→ **TASK PROMPT**: Write the data out again, exactly as given.

→ **DATA SHOWN**:

........

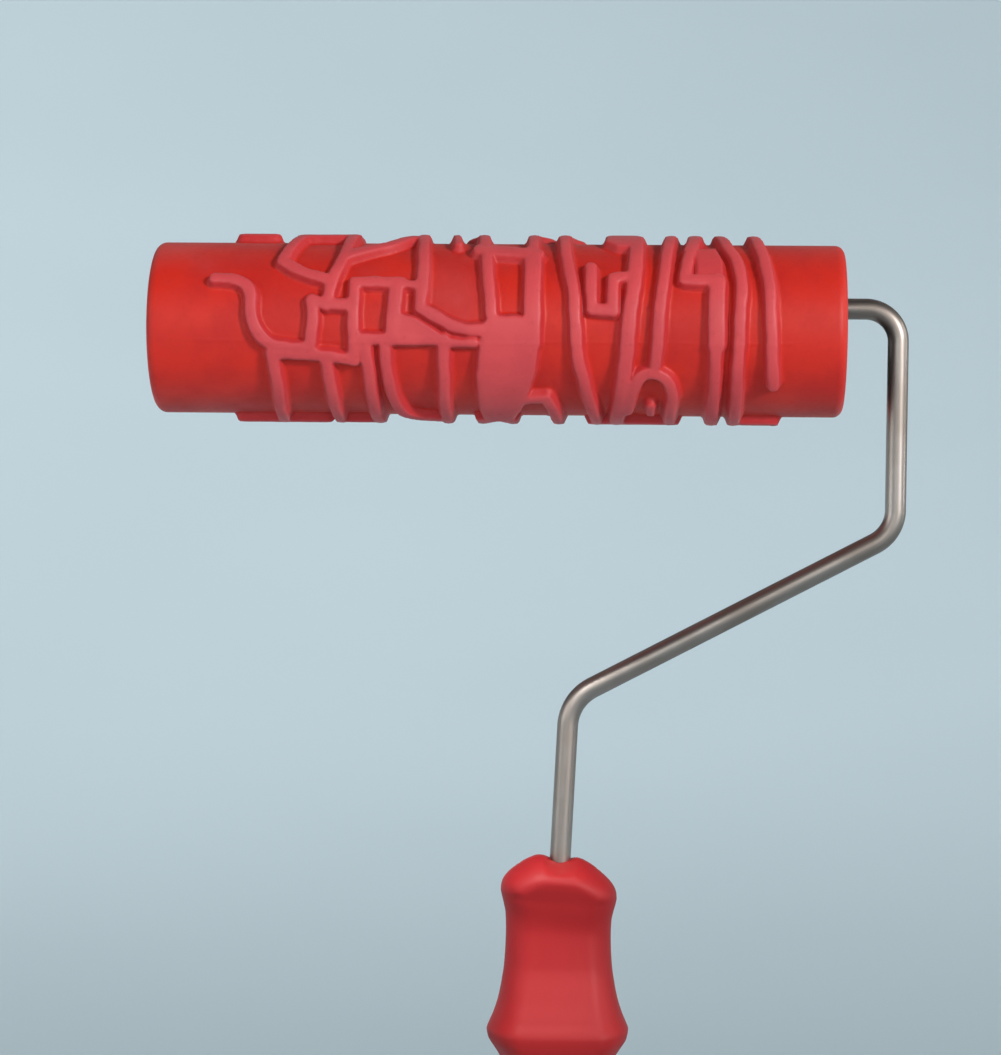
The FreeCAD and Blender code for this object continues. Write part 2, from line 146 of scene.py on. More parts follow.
class Recipe:
    """One material's node tree, in the piece's own coordinates."""

    def __init__(self, name, **constants):
        self.material = bpy.data.materials.new(name)
        self.material.use_nodes = True
        self.tree = self.material.node_tree
        self.shader = self.tree.nodes["Principled BSDF"]
        for socket, value in constants.items():
            self.shader.inputs[socket.replace("_", " ")].default_value = value
        self.place = self.tree.nodes.new("ShaderNodeTexCoord").outputs["Object"]

    def put(self, node, socket, value):
        if isinstance(value, bpy.types.NodeSocket):
            self.tree.links.new(value, node.inputs[socket])
        else:
            node.inputs[socket].default_value = value

    def noise(self, size, detail=2.0, vector=None, stretch=None):
        """Noise with features of about this many millimetres, stretched by (x, y, z)."""
        vector = vector or self.place
        if stretch:
            mapping = self.tree.nodes.new("ShaderNodeMapping")
            self.put(mapping, "Vector", vector)
            mapping.inputs["Scale"].default_value = stretch
            vector = mapping.outputs["Vector"]
        node = self.tree.nodes.new("ShaderNodeTexNoise")
        self.put(node, "Vector", vector)
        node.inputs["Scale"].default_value = 1 / (size * MM)
        node.inputs["Detail"].default_value = detail
        return node.outputs["Fac"]

    def attribute(self, name, output="Fac"):
        node = self.tree.nodes.new("ShaderNodeAttribute")
        node.attribute_name = name
        return node.outputs[output]

    def spread(self, value, low, high, start=0.0, end=1.0):
        """The value from low to high, as start to end."""
        node = self.tree.nodes.new("ShaderNodeMapRange")
        node.interpolation_type = "SMOOTHSTEP"
        for socket, number in (("Value", value), ("From Min", low), ("From Max", high),
                               ("To Min", start), ("To Max", end)):
            self.put(node, socket, number)
        return node.outputs["Result"]

    def plus(self, a, b):
        node = self.tree.nodes.new("ShaderNodeMath")
        node.operation = "ADD"
        self.put(node, 0, a)
        self.put(node, 1, b)
        return node.outputs["Value"]

    def mix(self, factor, a, b):
        """Colour a where the factor is 0 and b where it is 1."""
        node = self.tree.nodes.new("ShaderNodeMix")
        node.data_type = "RGBA"
        for socket, value in ((0, factor), (6, a), (7, b)):
            self.put(node, socket, value)
        return node.outputs[2]

    def bump(self, height, depth, under=None):
        """A bump this many millimetres deep, on top of another if given."""
        node = self.tree.nodes.new("ShaderNodeBump")
        node.inputs["Distance"].default_value = depth * MM
        self.put(node, "Height", height)
        if under:
            self.put(node, "Normal", under)
        return node.outputs["Normal"]

    def done(self, colour, roughness, normal):
        self.put(self.shader, "Base Color", colour)
        self.put(self.shader, "Roughness", roughness)
        self.put(self.shader, "Normal", normal)
        return self.material


def rubber():
    """Red moulded rubber: saturated in the pockets, a painted shade on the ribs' sides, and rib tops duller
    and paler, partly worn and dusty and partly a painted sheen.
    """
    r = Recipe("red_rubber_moulded", Specular_IOR_Level=0.33, Sheen_Weight=0.08, Sheen_Roughness=0.45)
    relief = r.attribute("relief")
    cloud, speckle, grain = r.noise(16, 3), r.noise(1.6, 4), r.noise(0.22, 2)
    pocket = r.mix(r.spread(cloud, 0.35, 0.65), (0.60, 0.018, 0.008, 1), (0.51, 0.013, 0.008, 1))
    # painted shade: the ribs' sloping sides get their own darker red, standing in for the shade that falls
    # on them
    side = (0.52, 0.024, 0.026, 1)
    # the rib tops' paler, pinker red is partly worn and dusty rubber and partly a painted sheen
    top = r.mix(r.spread(cloud, 0.35, 0.65), (0.62, 0.062, 0.068, 1), (0.55, 0.052, 0.060, 1))
    body = r.mix(r.spread(relief, 0.03, 0.25), pocket, side)
    body = r.mix(r.spread(relief, 0.70, 0.97), body, top)
    dust = r.spread(r.noise(34, 4), 0.52, 0.72, 0.0, 0.22)
    body = r.mix(dust, body, (0.52, 0.10, 0.10, 1))
    body = r.mix(r.spread(speckle, 0.55, 0.80, 0.0, 0.16), body, (0.26, 0.008, 0.010, 1))
    roughness = r.plus(r.spread(cloud, 0.3, 0.7, 0.46, 0.56), r.spread(speckle, 0.4, 0.7, 0.0, 0.07))
    normal = r.bump(grain, 0.016, r.bump(speckle, 0.05))
    return r.done(body, roughness, normal)


def bright_wire():
    """Drawn nickel-plated wire with fine lengthwise marks and a faint warm tarnish."""
    r = Recipe("nickel_wire_drawn", Metallic=1.0)
    way = r.attribute("wire_way", "Vector")
    marks = r.noise(0.22, 3, way, (0.02, 1, 1))
    stain = r.noise(9, 3, way, (0.35, 1, 1))
    colour = r.mix(r.spread(stain, 0.38, 0.66), (0.36, 0.315, 0.285, 1), (0.28, 0.235, 0.205, 1))
    colour = r.mix(r.spread(marks, 0.55, 0.85, 0.0, 0.35), colour, (0.28, 0.23, 0.19, 1))
    roughness = r.plus(r.spread(marks, 0.3, 0.7, 0.33, 0.42), r.spread(stain, 0.4, 0.7, 0.0, 0.08))
    return r.done(colour, roughness, r.bump(marks, 0.010))


def handle_plastic():
    """Half-gloss red moulded plastic with faint flow marks and fine handling scratches."""
    r = Recipe("handle_plastic_moulded", Specular_IOR_Level=0.28)
    flow = r.noise(22, 3, stretch=(1, 1, 0.35))
    fine, scratch = r.noise(0.5, 3), r.noise(0.35, 2, stretch=(1, 1, 0.03))
    colour = r.mix(r.spread(flow, 0.35, 0.65), (0.30, 0.008, 0.009, 1), (0.265, 0.006, 0.008, 1))
    colour = r.mix(r.spread(r.noise(3, 4), 0.60, 0.85, 0.0, 0.18), colour, (0.24, 0.009, 0.011, 1))
    roughness = r.plus(r.spread(flow, 0.3, 0.7, 0.50, 0.60), r.spread(scratch, 0.62, 0.75, 0.0, 0.10))
    return r.done(colour, roughness, r.bump(fine, 0.010, r.bump(flow, 0.12)))


def plated_steel():
    """Zinc-plated pressed steel: cool, spangled and softly scuffed."""
    r = Recipe("zinc_steel_plated", Metallic=1.0)
    spangle, scuff = r.noise(1.4, 2), r.noise(0.12, 3, stretch=(1, 0.25, 1))
    colour = r.mix(r.spread(spangle, 0.35, 0.65), (0.57, 0.58, 0.59, 1), (0.50, 0.51, 0.53, 1))
    roughness = r.plus(r.spread(spangle, 0.3, 0.7, 0.33, 0.41), r.spread(scuff, 0.4, 0.7, 0.0, 0.10))
    return r.done(colour, roughness, r.bump(scuff, 0.008))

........

→ **THE REPLY**:
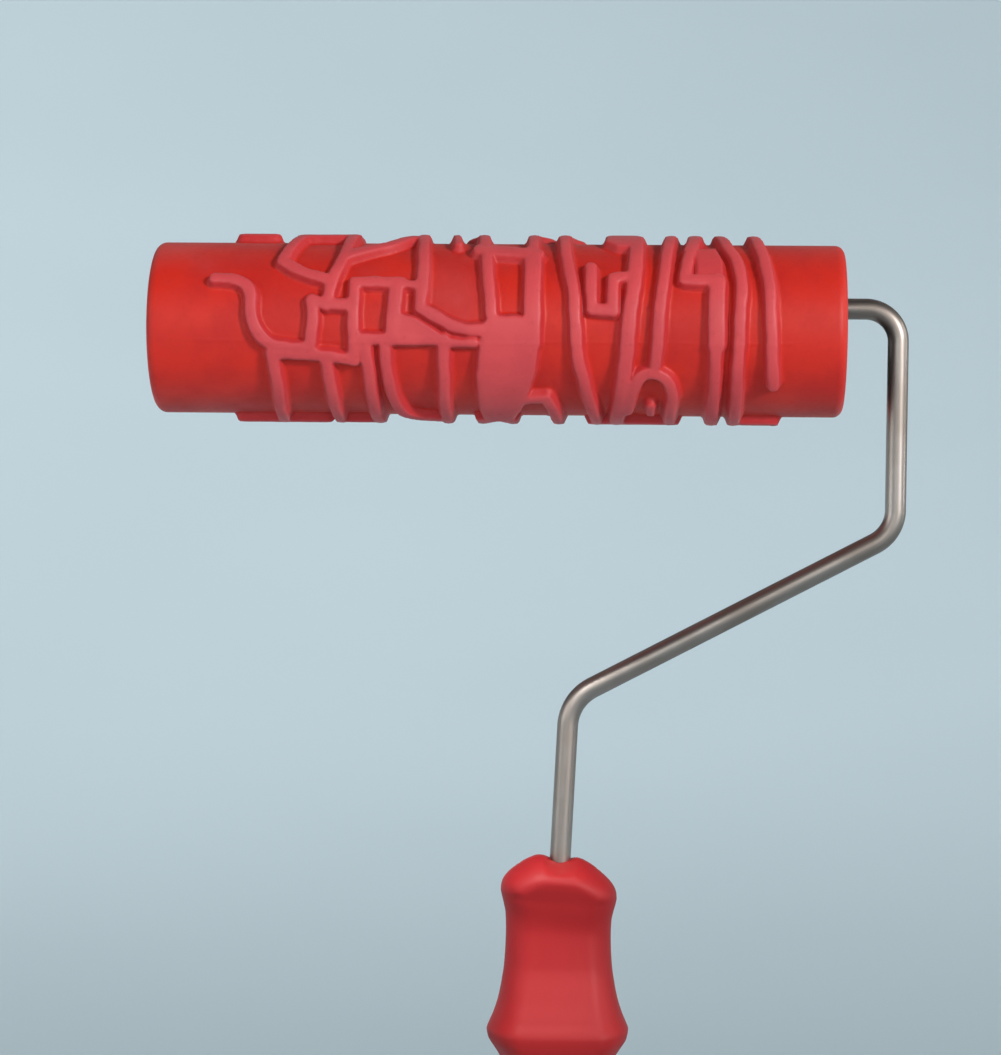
The FreeCAD and Blender code for this object continues. Write part 2, from line 146 of scene.py on. More parts follow.
class Recipe:
    """One material's node tree, in the piece's own coordinates."""

    def __init__(self, name, **constants):
        self.material = bpy.data.materials.new(name)
        self.material.use_nodes = True
        self.tree = self.material.node_tree
        self.shader = self.tree.nodes["Principled BSDF"]
        for socket, value in constants.items():
            self.shader.inputs[socket.replace("_", " ")].default_value = value
        self.place = self.tree.nodes.new("ShaderNodeTexCoord").outputs["Object"]

    def put(self, node, socket, value):
        if isinstance(value, bpy.types.NodeSocket):
            self.tree.links.new(value, node.inputs[socket])
        else:
            node.inputs[socket].default_value = value

    def noise(self, size, detail=2.0, vector=None, stretch=None):
        """Noise with features of about this many millimetres, stretched by (x, y, z)."""
        vector = vector or self.place
        if stretch:
            mapping = self.tree.nodes.new("ShaderNodeMapping")
            self.put(mapping, "Vector", vector)
            mapping.inputs["Scale"].default_value = stretch
            vector = mapping.outputs["Vector"]
        node = self.tree.nodes.new("ShaderNodeTexNoise")
        self.put(node, "Vector", vector)
        node.inputs["Scale"].default_value = 1 / (size * MM)
        node.inputs["Detail"].default_value = detail
        return node.outputs["Fac"]

    def attribute(self, name, output="Fac"):
        node = self.tree.nodes.new("ShaderNodeAttribute")
        node.attribute_name = name
        return node.outputs[output]

    def spread(self, value, low, high, start=0.0, end=1.0):
        """The value from low to high, as start to end."""
        node = self.tree.nodes.new("ShaderNodeMapRange")
        node.interpolation_type = "SMOOTHSTEP"
        for socket, number in (("Value", value), ("From Min", low), ("From Max", high),
                               ("To Min", start), ("To Max", end)):
            self.put(node, socket, number)
        return node.outputs["Result"]

    def plus(self, a, b):
        node = self.tree.nodes.new("ShaderNodeMath")
        node.operation = "ADD"
        self.put(node, 0, a)
        self.put(node, 1, b)
        return node.outputs["Value"]

    def mix(self, factor, a, b):
        """Colour a where the factor is 0 and b where it is 1."""
        node = self.tree.nodes.new("ShaderNodeMix")
        node.data_type = "RGBA"
        for socket, value in ((0, factor), (6, a), (7, b)):
            self.put(node, socket, value)
        return node.outputs[2]

    def bump(self, height, depth, under=None):
        """A bump this many millimetres deep, on top of another if given."""
        node = self.tree.nodes.new("ShaderNodeBump")
        node.inputs["Distance"].default_value = depth * MM
        self.put(node, "Height", height)
        if under:
            self.put(node, "Normal", under)
        return node.outputs["Normal"]

    def done(self, colour, roughness, normal):
        self.put(self.shader, "Base Color", colour)
        self.put(self.shader, "Roughness", roughness)
        self.put(self.shader, "Normal", normal)
        return self.material


def rubber():
    """Red moulded rubber: saturated in the pockets, a painted shade on the ribs' sides, and rib tops duller
    and paler, partly worn and dusty and partly a painted sheen.
    """
    r = Recipe("red_rubber_moulded", Specular_IOR_Level=0.33, Sheen_Weight=0.08, Sheen_Roughness=0.45)
    relief = r.attribute("relief")
    cloud, speckle, grain = r.noise(16, 3), r.noise(1.6, 4), r.noise(0.22, 2)
    pocket = r.mix(r.spread(cloud, 0.35, 0.65), (0.60, 0.018, 0.008, 1), (0.51, 0.013, 0.008, 1))
    # painted shade: the ribs' sloping sides get their own darker red, standing in for the shade that falls
    # on them
    side = (0.52, 0.024, 0.026, 1)
    # the rib tops' paler, pinker red is partly worn and dusty rubber and partly a painted sheen
    top = r.mix(r.spread(cloud, 0.35, 0.65), (0.62, 0.062, 0.068, 1), (0.55, 0.052, 0.060, 1))
    body = r.mix(r.spread(relief, 0.03, 0.25), pocket, side)
    body = r.mix(r.spread(relief, 0.70, 0.97), body, top)
    dust = r.spread(r.noise(34, 4), 0.52, 0.72, 0.0, 0.22)
    body = r.mix(dust, body, (0.52, 0.10, 0.10, 1))
    body = r.mix(r.spread(speckle, 0.55, 0.80, 0.0, 0.16), body, (0.26, 0.008, 0.010, 1))
    roughness = r.plus(r.spread(cloud, 0.3, 0.7, 0.46, 0.56), r.spread(speckle, 0.4, 0.7, 0.0, 0.07))
    normal = r.bump(grain, 0.016, r.bump(speckle, 0.05))
    return r.done(body, roughness, normal)


def bright_wire():
    """Drawn nickel-plated wire with fine lengthwise marks and a faint warm tarnish."""
    r = Recipe("nickel_wire_drawn", Metallic=1.0)
    way = r.attribute("wire_way", "Vector")
    marks = r.noise(0.22, 3, way, (0.02, 1, 1))
    stain = r.noise(9, 3, way, (0.35, 1, 1))
    colour = r.mix(r.spread(stain, 0.38, 0.66), (0.36, 0.315, 0.285, 1), (0.28, 0.235, 0.205, 1))
    colour = r.mix(r.spread(marks, 0.55, 0.85, 0.0, 0.35), colour, (0.28, 0.23, 0.19, 1))
    roughness = r.plus(r.spread(marks, 0.3, 0.7, 0.33, 0.42), r.spread(stain, 0.4, 0.7, 0.0, 0.08))
    return r.done(colour, roughness, r.bump(marks, 0.010))


def handle_plastic():
    """Half-gloss red moulded plastic with faint flow marks and fine handling scratches."""
    r = Recipe("handle_plastic_moulded", Specular_IOR_Level=0.28)
    flow = r.noise(22, 3, stretch=(1, 1, 0.35))
    fine, scratch = r.noise(0.5, 3), r.noise(0.35, 2, stretch=(1, 1, 0.03))
    colour = r.mix(r.spread(flow, 0.35, 0.65), (0.30, 0.008, 0.009, 1), (0.265, 0.006, 0.008, 1))
    colour = r.mix(r.spread(r.noise(3, 4), 0.60, 0.85, 0.0, 0.18), colour, (0.24, 0.009, 0.011, 1))
    roughness = r.plus(r.spread(flow, 0.3, 0.7, 0.50, 0.60), r.spread(scratch, 0.62, 0.75, 0.0, 0.10))
    return r.done(colour, roughness, r.bump(fine, 0.010, r.bump(flow, 0.12)))


def plated_steel():
    """Zinc-plated pressed steel: cool, spangled and softly scuffed."""
    r = Recipe("zinc_steel_plated", Metallic=1.0)
    spangle, scuff = r.noise(1.4, 2), r.noise(0.12, 3, stretch=(1, 0.25, 1))
    colour = r.mix(r.spread(spangle, 0.35, 0.65), (0.57, 0.58, 0.59, 1), (0.50, 0.51, 0.53, 1))
    roughness = r.plus(r.spread(spangle, 0.3, 0.7, 0.33, 0.41), r.spread(scuff, 0.4, 0.7, 0.0, 0.10))
    return r.done(colour, roughness, r.bump(scuff, 0.008))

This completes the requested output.